OnlineAnySeg: Online Zero-Shot 3D Segmentation by Visual Foundation Model Guided 2D Mask Merging
Yijie Tang, Jiazhao Zhang, Yuqing Lan, Yulan Guo, Dezun Dong, Chenyang Zhu, Kai Xu
TL;DR
This work tackles online zero-shot 3D instance segmentation in incrementally reconstructed scenes by leveraging visual foundation models to provide 2D priors. It introduces OnlineAnySeg, which uses a hashed voxel volume (Vol) to lift 2D masks into a unified 3D representation and maintains a mask bank (G) with an append-only mapping to enable real-time, spatially consistent mask associations. Mask merging is driven by an online similarity framework that fuses mask overlap, semantic, and geometric features, along with third-view consensus, achieving state-of-the-art online performance (up to $O(n)$-time overlap queries) on ScanNet200 and SceneNN benchmarks, at about 15 FPS. The approach remains robust to incomplete data and outperforms several online baselines while approaching offline methods, highlighting the practical value of explicit 3D spatial associations for open-vocabulary 3D segmentation in embodied AI contexts.
Abstract
Online zero-shot 3D instance segmentation of a progressively reconstructed scene is both a critical and challenging task for embodied applications.

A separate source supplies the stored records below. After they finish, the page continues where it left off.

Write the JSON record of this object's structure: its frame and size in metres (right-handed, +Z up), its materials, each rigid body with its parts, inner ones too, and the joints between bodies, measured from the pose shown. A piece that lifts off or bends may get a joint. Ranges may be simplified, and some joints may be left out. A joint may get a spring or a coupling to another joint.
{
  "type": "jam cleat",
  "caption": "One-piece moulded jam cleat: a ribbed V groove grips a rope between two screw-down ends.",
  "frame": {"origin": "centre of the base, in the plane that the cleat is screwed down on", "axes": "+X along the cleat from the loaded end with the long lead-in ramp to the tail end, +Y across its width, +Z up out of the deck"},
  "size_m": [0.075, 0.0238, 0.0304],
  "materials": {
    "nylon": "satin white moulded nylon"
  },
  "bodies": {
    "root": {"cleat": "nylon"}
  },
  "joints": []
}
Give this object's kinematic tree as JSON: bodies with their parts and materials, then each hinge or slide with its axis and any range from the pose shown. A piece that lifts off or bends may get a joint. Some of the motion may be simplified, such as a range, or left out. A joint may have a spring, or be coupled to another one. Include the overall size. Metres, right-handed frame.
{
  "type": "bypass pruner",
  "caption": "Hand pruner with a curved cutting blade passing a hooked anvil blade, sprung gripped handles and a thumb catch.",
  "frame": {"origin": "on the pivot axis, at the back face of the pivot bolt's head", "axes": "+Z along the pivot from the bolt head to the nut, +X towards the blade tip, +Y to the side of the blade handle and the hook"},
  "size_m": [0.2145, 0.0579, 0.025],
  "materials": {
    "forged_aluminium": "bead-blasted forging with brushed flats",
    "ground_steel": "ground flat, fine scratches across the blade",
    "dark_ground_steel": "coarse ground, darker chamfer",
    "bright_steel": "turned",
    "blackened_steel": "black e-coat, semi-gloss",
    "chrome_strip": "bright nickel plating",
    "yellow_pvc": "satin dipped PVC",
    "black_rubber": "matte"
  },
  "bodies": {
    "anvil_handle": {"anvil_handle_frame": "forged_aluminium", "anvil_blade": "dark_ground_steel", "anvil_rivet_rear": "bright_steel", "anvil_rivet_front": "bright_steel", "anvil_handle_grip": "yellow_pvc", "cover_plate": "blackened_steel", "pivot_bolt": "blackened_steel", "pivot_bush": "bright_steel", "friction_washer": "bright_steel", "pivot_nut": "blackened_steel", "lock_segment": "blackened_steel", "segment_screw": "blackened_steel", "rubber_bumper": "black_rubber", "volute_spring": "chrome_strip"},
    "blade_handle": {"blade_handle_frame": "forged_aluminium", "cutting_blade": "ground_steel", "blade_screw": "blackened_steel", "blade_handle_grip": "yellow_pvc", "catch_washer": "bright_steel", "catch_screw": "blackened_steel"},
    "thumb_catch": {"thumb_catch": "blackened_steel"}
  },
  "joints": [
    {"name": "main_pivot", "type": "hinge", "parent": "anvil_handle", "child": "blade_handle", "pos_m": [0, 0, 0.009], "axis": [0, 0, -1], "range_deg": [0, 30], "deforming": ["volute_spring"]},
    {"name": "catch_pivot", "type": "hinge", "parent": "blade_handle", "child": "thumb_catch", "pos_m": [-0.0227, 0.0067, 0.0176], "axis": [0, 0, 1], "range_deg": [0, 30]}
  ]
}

With the success of visual foundation models (VFMs) in the image domain, leveraging 2D priors to address 3D online segmentation has become a prominent research focus. Since segmentation results provided by 2D priors often require spatial consistency to be lifted into final 3D segmentation, an efficient method for identifying spatial overlap among 2D masks is essential - yet existing methods rarely achieve this in real time, mainly limiting its use to offline approaches. To address this, we propose an efficient method that lifts 2D masks generated by VFMs into a unified 3D instance using a hashing technique. By employing voxel hashing for efficient 3D scene querying, our approach reduces the time complexity of costly spatial overlap queries from $O(n^2)$ to $O(n)$. Accurate spatial associations further enable 3D merging of 2D masks through simple similarity-based filtering in a zero-shot manner, making our approach more robust to incomplete and noisy data. Evaluated on the ScanNet and SceneNN benchmarks, our approach achieves state-of-the-art performance in online, zero-shot 3D instance segmentation with leading efficiency.